A soulmate AU introduces a worldbuilding mechanism — matching marks, first words tattooed on skin, seeing in color only when you meet your soulmate — that forces the character dynamic into a new framework.

Soulmate AUs are meta-commentary on the ship: they ask what it would look like if the universe itself confirmed what fans believe about these two characters. The best soulmate AUs use the mechanism to explore, not just affirm — what if the soulmate mark is a source of conflict, not just destiny?

Canon Divergence AU

A Canon Divergence AU is not a full alternate universe — it's a fork in the road. Something happens differently, and the writer follows where that difference leads. What if a character survived? What if they made the other choice at the critical moment? What if two characters met earlier, or later, or in the wrong order?

Canon divergence is popular because it stays close to the emotional truth of the source material while asking 'what could have been different?' It is headcanon as grief and wish fulfillment simultaneously.

Dark AU and Mirror Universe

Dark AUs ask: what if everything went wrong? What if the hero became the villain? What if a supporting character had different circumstances — more love, more neglect, more trauma? Dark AUs explore the fragility of the 'good' version of a character — how thin is the line between who they are and who they could have been?

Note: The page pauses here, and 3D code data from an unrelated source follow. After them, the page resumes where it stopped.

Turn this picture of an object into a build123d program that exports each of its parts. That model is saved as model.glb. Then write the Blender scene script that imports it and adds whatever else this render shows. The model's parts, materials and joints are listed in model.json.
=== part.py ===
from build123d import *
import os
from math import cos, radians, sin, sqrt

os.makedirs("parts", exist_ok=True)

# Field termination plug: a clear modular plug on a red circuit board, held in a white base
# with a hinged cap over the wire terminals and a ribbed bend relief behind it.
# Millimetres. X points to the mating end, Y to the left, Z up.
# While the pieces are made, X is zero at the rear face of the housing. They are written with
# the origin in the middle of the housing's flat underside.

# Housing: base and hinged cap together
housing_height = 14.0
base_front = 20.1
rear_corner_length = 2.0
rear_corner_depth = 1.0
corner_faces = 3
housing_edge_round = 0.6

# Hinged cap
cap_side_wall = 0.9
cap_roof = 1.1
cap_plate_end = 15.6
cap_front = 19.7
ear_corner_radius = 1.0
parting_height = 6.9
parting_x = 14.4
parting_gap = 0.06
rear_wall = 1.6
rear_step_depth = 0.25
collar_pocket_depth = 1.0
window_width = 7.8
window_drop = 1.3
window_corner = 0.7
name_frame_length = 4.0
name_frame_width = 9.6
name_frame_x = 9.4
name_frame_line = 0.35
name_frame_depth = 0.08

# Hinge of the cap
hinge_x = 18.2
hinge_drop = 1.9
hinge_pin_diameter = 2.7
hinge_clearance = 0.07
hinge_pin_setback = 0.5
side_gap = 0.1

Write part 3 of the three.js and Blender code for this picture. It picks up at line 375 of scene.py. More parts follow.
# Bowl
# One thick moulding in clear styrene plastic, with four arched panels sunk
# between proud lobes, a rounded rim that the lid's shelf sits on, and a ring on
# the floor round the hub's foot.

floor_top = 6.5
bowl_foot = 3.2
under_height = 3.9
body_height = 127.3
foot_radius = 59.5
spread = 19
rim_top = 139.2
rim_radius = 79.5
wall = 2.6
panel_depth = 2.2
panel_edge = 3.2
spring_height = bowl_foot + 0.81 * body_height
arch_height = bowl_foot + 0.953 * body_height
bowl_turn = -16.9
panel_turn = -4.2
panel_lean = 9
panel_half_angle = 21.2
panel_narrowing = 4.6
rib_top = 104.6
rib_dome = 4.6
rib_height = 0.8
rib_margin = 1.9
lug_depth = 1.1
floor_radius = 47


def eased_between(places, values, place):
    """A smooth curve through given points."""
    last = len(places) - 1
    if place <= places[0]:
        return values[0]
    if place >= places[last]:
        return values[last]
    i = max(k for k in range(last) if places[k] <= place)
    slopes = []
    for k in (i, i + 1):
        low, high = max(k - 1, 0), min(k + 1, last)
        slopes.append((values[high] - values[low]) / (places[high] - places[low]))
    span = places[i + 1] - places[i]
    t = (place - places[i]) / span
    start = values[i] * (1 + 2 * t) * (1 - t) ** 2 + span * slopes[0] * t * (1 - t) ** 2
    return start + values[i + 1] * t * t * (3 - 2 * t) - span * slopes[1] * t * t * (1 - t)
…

Historical and Fantasy Setting AUs

Placing modern characters in medieval settings, Regency-era society, ancient mythology, or near-future sci-fi strips away the contemporary context and shows what remains. These AUs are often the most artistically ambitious: they require the writer to understand what roles their characters would occupy in a different social structure.

How to Write an AU Headcanon That Works

The most common failure in AU writing is treating the AU setting as a costume and the character as a generic protagonist who wears it. The setting is context — but the character is the point.

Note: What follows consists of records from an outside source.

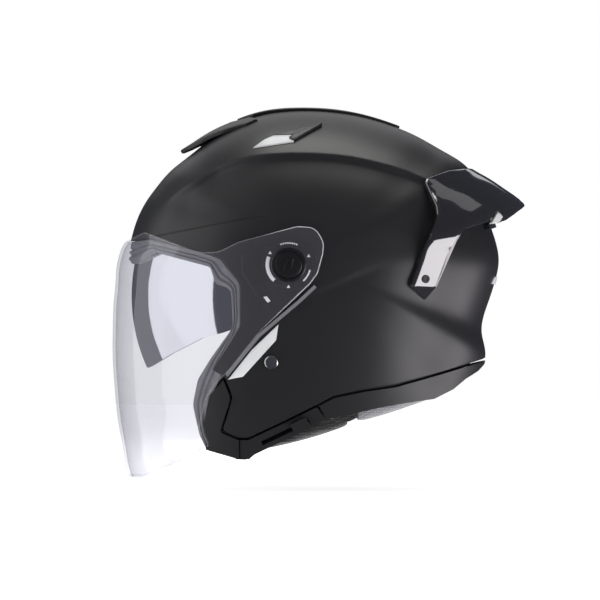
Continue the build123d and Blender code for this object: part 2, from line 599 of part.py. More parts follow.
# ---- chin strap ------------------------------------------------------------------------------
def make_strap():
    point, normal = surface_spot(shell_body(0), *RIVET_SPOT)
    dome = rod(point + normal * 0.05, normal, RIVET_RADIUS, 1.8)
    dome = dome.fillet(1.2, dome.edges().sort_by(Axis((0, 0, 0), normal))[-1:])
    shank = rod(point - normal * 10.4, normal, 3, 10.6)
    tail = rod(point - normal * 10.4, normal, 4.6, 1.2)
    washer = tube(point - normal * (SHELL_WALL + 1.5), normal, 7, 3, 1.1)
    rivet = dome + shank + tail
    add("strap_rivets", rivet, mirrored(rivet))
    add("rivet_washers", washer, mirrored(washer))
    anchor_hole = rod(point - normal * 14, normal, RIVET_BORE_RADIUS, 16)
    add("strap_left", strap_solid(strap_path()) - anchor_hole)
    add("strap_right", mirrored(strap_solid(strap_path() + [(22, -129)]) - anchor_hole))
    y0 = STRAP_Y
    body = Solid.make_box(*BUCKLE_SIZE, Plane((-10, y0 - BUCKLE_SIZE[1] / 2, -133.6)))
    channel = Solid.make_box(60, STRAP_WIDTH - 4, 3.4, Plane((-20, y0 - STRAP_WIDTH / 2 + 2, -131.2)))
    well = Solid.make_box(37, 16, 8, Plane((-14, y0 - 8, -127.9)))
    entry = strap_solid([(20, -129.2), (34, -128.4), (46, -127.6)], 0.02)
    add("buckle_body", (body - channel - well) - entry)
    tongue = Solid.make_box(50, STRAP_WIDTH - 4.8, 2.2,
                            Plane((-36, y0 - STRAP_WIDTH / 2 + 2.4, -130.6)))
    for tooth in range(7):
        notch = Solid.make_box(1.4, 12, 0.8, Plane((-8 + 3 * tooth, y0 - 6, -129.2)))
        tongue = tongue - notch
    clear = mirrored(strap_solid([(20, -129.0), (22, -129.0), (34, -128.4), (46, -127.6)], 0.02))
    add("buckle_tongue", tongue - clear)
    hinge = rod((19, y0 - 10.5, -126.6), (0, 1, 0), BUCKLE_PIN_RADIUS, 21)
    lever = Solid.make_box(24, 14.8, 2.6, Plane((-3, y0 - 7.4, -127.4)))
    lever = lever + Solid.make_box(7, 14.8, 3.6, Plane((-13, y0 - 7.4, -124.3)))
    lever = lever + Solid.make_box(5, 14.8, 3.0, Plane((-7, y0 - 7.4, -125.6)))
    lever_bore = rod((19, y0 - 12, -126.6), (0, 1, 0), BUCKLE_PIN_RADIUS + 0.05, 24)
    pin_bore = rod((19, y0 - 10.6, -126.6), (0, 1, 0), BUCKLE_PIN_RADIUS, 21.2)
    add("buckle_lever", lever - lever_bore)
    nodes["buckle_body"] = bodies(nodes["buckle_body"][0] - pin_bore)
    add("buckle_pin", hinge)


# ---- assembly ----------------------------------------------------------------------------------
for make in (make_shell, make_liners, make_cheeks, make_seals, make_trims, make_slider, make_visor,
             make_pivots, make_sun_visor, make_vents, make_spoiler, make_decals, make_strap):
    make()
    print(make.__name__, len(nodes))

os.makedirs("parts", exist_ok=True)
for name, solids in nodes.items():
    shape = solids[0] if len(solids) == 1 else Compound(children=solids)
    export_step(shape, f"parts/{name}.step")
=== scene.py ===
import json
import math

import bmesh
import bpy
import numpy as np
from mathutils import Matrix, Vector


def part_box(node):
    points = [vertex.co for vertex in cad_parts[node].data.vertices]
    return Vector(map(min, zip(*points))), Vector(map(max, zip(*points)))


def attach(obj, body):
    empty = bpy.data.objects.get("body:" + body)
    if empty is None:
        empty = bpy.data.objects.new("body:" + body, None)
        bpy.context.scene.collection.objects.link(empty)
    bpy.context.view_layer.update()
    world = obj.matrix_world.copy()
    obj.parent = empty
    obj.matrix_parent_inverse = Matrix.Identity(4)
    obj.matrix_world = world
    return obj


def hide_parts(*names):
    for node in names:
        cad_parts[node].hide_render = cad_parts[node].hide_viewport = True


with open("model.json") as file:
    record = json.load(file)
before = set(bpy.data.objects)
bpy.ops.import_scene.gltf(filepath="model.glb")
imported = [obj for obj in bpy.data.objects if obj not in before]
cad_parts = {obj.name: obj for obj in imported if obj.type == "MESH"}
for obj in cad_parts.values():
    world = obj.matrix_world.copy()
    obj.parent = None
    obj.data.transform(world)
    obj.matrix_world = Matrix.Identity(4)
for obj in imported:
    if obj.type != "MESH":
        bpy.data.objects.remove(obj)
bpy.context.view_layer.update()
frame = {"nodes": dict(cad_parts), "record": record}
NODES = frame["nodes"]
MM = 0.001

# ---- camera: level view of the wearer's left side ----
CAMERA_DISTANCE = 5.0
VIEW_WIDTH = 0.456
VIEW_CENTRE = (-0.0091, -0.0289)
FLOOR_Z = -0.172
FLOOR_SIDE = 8.0


def stand(name, data):
    """New object in the scene."""
    made = bpy.data.objects.new(name, data)
    bpy.context.scene.collection.objects.link(made)
    return made


def make_camera():
    data = bpy.data.cameras.new("camera")
    data.sensor_width = 36.0
    data.lens = data.sensor_width * CAMERA_DISTANCE / VIEW_WIDTH
    data.clip_end = 50
    camera = stand("camera", data)
    camera.location = (CAMERA_DISTANCE, *VIEW_CENTRE)
    camera.rotation_euler = (math.pi / 2, 0, math.pi / 2)
    bpy.context.scene.camera = camera


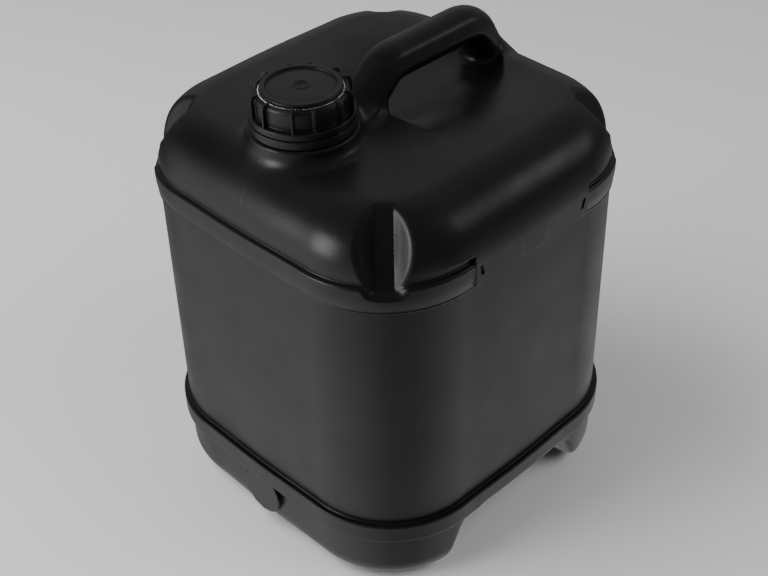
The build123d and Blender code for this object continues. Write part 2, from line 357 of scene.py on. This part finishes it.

  1. Start with character essence: List three to five traits that are irreducibly this character. Not job or power or circumstance — personality, patterns, values.
  2. Let the AU setting pressure those traits: How does each trait express differently in this new context? What does it cost them? What does it give them?
  3. Preserve the core relationship dynamic: If two characters are rivals in canon, find the rivalry in the new setting. If they're found family, find the found family.
  4. Use the AU to say something: The best AUs aren't just 'what if they were baristas' — they use that setting to explore something about the characters that the original setting made harder to see.

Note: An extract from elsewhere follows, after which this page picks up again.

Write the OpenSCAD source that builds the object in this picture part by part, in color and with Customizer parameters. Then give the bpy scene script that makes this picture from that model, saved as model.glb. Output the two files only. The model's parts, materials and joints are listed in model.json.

Generating AU Headcanons with AI

The scenario headcanon generator on Headcanon.io lets you drop characters into specific situations, including AU premises. Try entering your characters with an AU context — 'Deku and Bakugo, college AU, roommates' — to generate grounded, character-specific content to build from.

For full AU world-building, the Story Project feature lets you store your AU's rules, characters, and world-building in one place — so the creative details stay consistent as your AU expands.

Frequently Asked Questions

What does AU mean in fandom?

AU stands for Alternate Universe. In fandom, it refers to fan-created stories or headcanons where characters are placed in a fundamentally different setting, premise, or starting condition than the original source material.

What's the most popular AU in fandom?

The coffeeshop AU is the single most referenced AU format across fandom, famous enough to have become a genre joke. College AUs and soulmate AUs are close second and third.

Can AU headcanons include characters from different fandoms?

Yes — crossover AUs that place characters from different source materials into the same world are a distinct and popular format, particularly on AO3 where crossovers are well-organized.